The largest change in both hardness and strength happens immediately after annealing for 60 s. The significant decrease in hardness is concomitant with dislocation annihilation and rearrangement typical for recovery processes and spheroidization of cementite. The hardness decreases further with increasing annealing time due to a simultaneous increase in the ferrite grain size and cementite particle size. The higher hardness in the annealed FILSM specimens compared to the corresponding CILSM specimens is consistent with the finer average ferrite and cementite size in the former.
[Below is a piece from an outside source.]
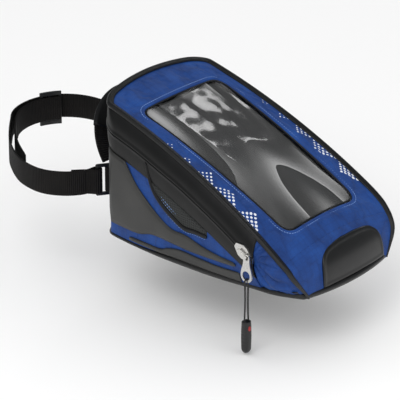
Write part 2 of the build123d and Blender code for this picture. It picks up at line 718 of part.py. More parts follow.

The higher hardness of the FILSM agrees quite well with the greater YS and UTS of the FILSM. The nanosized cementite particles with incoherent interfaces with the ferrite matrix considerably improve the strength of the annealed UFG FILSM.

The yield strength of the annealed materials (\({\sigma }_{YS}\)) can be considered as the linear addition of (a) Hall–Petch (\({\sigma }_{H-P}\)) and (b) Orowan-Asby (\({\sigma }_{O-A})\) strengthening, as may be expressed by the following equation:

$${\sigma }_{YS}={\sigma }_{H-P}+{\sigma }_{O-A}$$
(2)

Therefore,

$${\sigma }_{YS}-{\sigma }_{O-A}={\sigma }_{H-P}={\sigma }_{0}+\frac{k}{\sqrt{d}}$$
(3)

where \({\sigma }_{0}\) is the lattice fraction stress, k is the H-P coefficient, and d is the mean ferrite grain size.

The large cementite particles located at the grain boundaries and triple points do not contribute to O-A strengthening. Therefore, the following modified Orowan-Asby equation[38] can be used:

$${\sigma }_{O-A}=M\frac{0.84Gb}{2\pi {\left(1-\nu \right)}^{1/2} (L-{d}_{gi})}\mathrm{ln}\left(\frac{{d}_{gi}}{2b}\right)$$
(4)

where

Taylor factor (M) = 2.8 for BCC, shear modulus (G) = 77,000 MPa, burgers vector (b) = 0.248 nm, Poisson ratio (υ) = 0.3, dgi is the mean cementite particle diameter located within the grain interiors, and L is the mean inter-particle spacing.

The experimentally determined values of the above parameters for different annealed materials are tabulated in Table II and used to construct the plot of \({\sigma }_{YS}-{\sigma }_{O-A}\) vs. \({d}^{-\frac{1}{2}}\) according to the equation (iii) in Figure 14, which shows a good linear fit. The H-P coefficient k is ~ 11 MPa mm1/2 (329 MPa µm1/2). The H-P coefficient has been reported to be increased by carbon concentration, particularly at the grain boundaries. The experimental value of the H-P coefficient lies within the range reported for steels having carbon segregation at the grain boundaries (315–760 MPa µm0.5).[39,40] Interestingly, carbon segregation at the ferrite boundaries has been confirmed in severe wire-drawn and annealed steels by atom probe analysis.[10] However, this aspect has not been confirmed in the present study and should be an aspect of interest in future research.

Table II Experimentally Calculated Parameters for Determining the H-P Plot in Figure 14
Fig. 14
figure 14

H-P plot for the annealed steels

5 Conclusions

The effect of starting IL spacing on the microstructure, texture, and mechanical properties of pearlite was investigated in the present research. For this purpose, pearlite steel was heat-treated to achieve FILSM specimens with an IL spacing of 190 nm and compared with previously studied CILSM with an IL spacing of ~ 275 nm. The two starting materials were cold-rolled to 95 pct reduction and heat-treated at 923 K (700 °C) for different time intervals. The following conclusions can be summarized:

  1. (i)

    Irrespective of the starting IL spacing, the microstructure evolution during cold-rolling showed progressive alignment of the pearlitic colonies along the RD, bending and kink morphologies, fragmentation of cementite, and the evolution of deformation-induced nanoscale structure finally. However, a finer starting IL spacing in the FILSM resulted in a lower IL spacing (~ 45 nm) than in the CILSM (~ 60 nm).

  2. (ii)

    Progressive texture strengthening during cold-rolling resulted in the typical RD and ND fiber-dominated texture. The bulk texture analysis indicated the development of similar deformation textures for FILSM and CILSM.

  3. (iii)

    The annealing-induced rapid spheroidization of cementite resulted in a microduplex structure with ferrite matrix and nanosized spheroidized cementite in both FILSM and CILSM. The strong pinning effect exerted by cementite particles promoted recovery or continuous recrystallization. Despite the similarities in the annealing behavior, starting IL spacing affects the microstructure development, manifested by consistently lower ferrite and cementite size in FILSM than those in the CILSM.

  4. (iv)

    The texture development after annealing was very similar in FILSM and CILSM, and amply corroborated with the recovery process. Thus, the starting IL spacing affected the microstructure evolution more significantly than texture formation.

  5. (v)

    Annealed microduplex structures showed the H-P coefficient falling within the range for steels having carbon segregation at the grain boundaries.